— Start Supplied data —

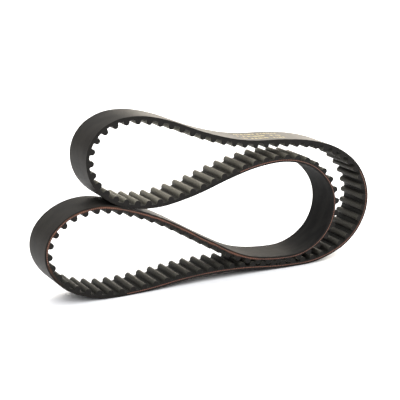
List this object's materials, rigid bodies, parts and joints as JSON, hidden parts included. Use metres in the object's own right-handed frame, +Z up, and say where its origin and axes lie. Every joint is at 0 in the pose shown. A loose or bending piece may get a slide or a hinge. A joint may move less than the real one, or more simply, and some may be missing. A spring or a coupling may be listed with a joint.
{
  "type": "timing belt",
  "caption": "Endless toothed rubber drive belt, folded into a C that stands on its side: smooth back outside, rounded teeth inside, and a wound cord between the two rubbers.",
  "frame": {"origin": "under the middle of the belt's box, on the floor that its back rests on", "axes": "+X along the length of the fold, from the loops to the bends; +Y across the belt's width; +Z up"},
  "size_m": [0.2386, 0.025, 0.1143],
  "materials": {
    "back_rubber": "ground matt",
    "cord": "twisted glass fibre, resin dipped",
    "tooth_rubber": "cut, matt",
    "facing_fabric": "woven nylon"
  },
  "bodies": {
    "base": {"floor_strand_backing": "back_rubber", "floor_strand_cord": "cord", "floor_strand_teeth": "tooth_rubber", "floor_strand_facing": "facing_fabric", "lower_inner_strand_backing": "back_rubber", "lower_inner_strand_cord": "cord", "lower_inner_strand_teeth": "tooth_rubber", "lower_inner_strand_facing": "facing_fabric", "lower_inner_end_backing": "back_rubber", "lower_inner_end_cord": "cord", "lower_inner_end_teeth": "tooth_rubber", "lower_inner_end_facing": "facing_fabric", "lower_loop_backing": "back_rubber", "lower_loop_cord": "cord", "lower_loop_teeth": "tooth_rubber", "lower_loop_facing": "facing_fabric", "floor_end_backing": "back_rubber", "floor_end_cord": "cord", "floor_end_teeth": "tooth_rubber", "floor_end_facing": "facing_fabric"},
    "bend": {"outer_bend_backing": "back_rubber", "outer_bend_cord": "cord", "outer_bend_teeth": "tooth_rubber", "outer_bend_facing": "facing_fabric", "inner_bend_backing": "back_rubber", "inner_bend_cord": "cord", "inner_bend_teeth": "tooth_rubber", "inner_bend_facing": "facing_fabric"},
    "upper_arm": {"top_strand_backing": "back_rubber", "top_strand_cord": "cord", "top_strand_teeth": "tooth_rubber", "top_strand_facing": "facing_fabric", "inner_bend_crown_backing": "back_rubber", "inner_bend_crown_cord": "cord", "inner_bend_crown_teeth": "tooth_rubber", "inner_bend_crown_facing": "facing_fabric"},
    "upper_end": {"top_strand_end_backing": "back_rubber", "top_strand_end_cord": "cord", "top_strand_end_teeth": "tooth_rubber", "top_strand_end_facing": "facing_fabric", "upper_loop_backing": "back_rubber", "upper_loop_cord": "cord", "upper_loop_teeth": "tooth_rubber", "upper_loop_facing": "facing_fabric", "upper_inner_end_backing": "back_rubber", "upper_inner_end_cord": "cord", "upper_inner_end_teeth": "tooth_rubber", "upper_inner_end_facing": "facing_fabric"}
  },
  "joints": [
    {"name": "fold_lower", "type": "hinge", "parent": "base", "child": "bend", "pos_m": [0.10887, 0, 0.01554], "axis": [0, 1, 0], "range_deg": [0, 12], "stiffness_Nm_per_rad": 0.2},
    {"name": "fold_upper", "type": "hinge", "parent": "bend", "child": "upper_arm", "pos_m": [0.10144, 0, 0.07328], "axis": [0, 1, 0], "range_deg": [0, 12], "stiffness_Nm_per_rad": 0.2},
    {"name": "neck", "type": "hinge", "parent": "upper_arm", "child": "upper_end", "pos_m": [0.01607, 0, 0.09229], "axis": [0, 1, 0], "range_deg": [0, 8], "stiffness_Nm_per_rad": 0.2}
  ],
  "couplings": [
    {"joint": "fold_upper", "follows": "fold_lower", "ratio": 1}
  ]
}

— End Supplied data —

● Directions: Select all lines in the listing above where the word "axes" appears, and show them.

● Finished task:
List this object's materials, rigid bodies, parts and joints as JSON, hidden parts included. Use metres in the object's own right-handed frame, +Z up, and say where its origin and axes lie. Every joint is at 0 in the pose shown. A loose or bending piece may get a slide or a hinge. A joint may move less than the real one, or more simply, and some may be missing. A spring or a coupling may be listed with a joint.
  "frame": {"origin": "under the middle of the belt's box, on the floor that its back rests on", "axes": "+X along the length of the fold, from the loops to the bends; +Y across the belt's width; +Z up"},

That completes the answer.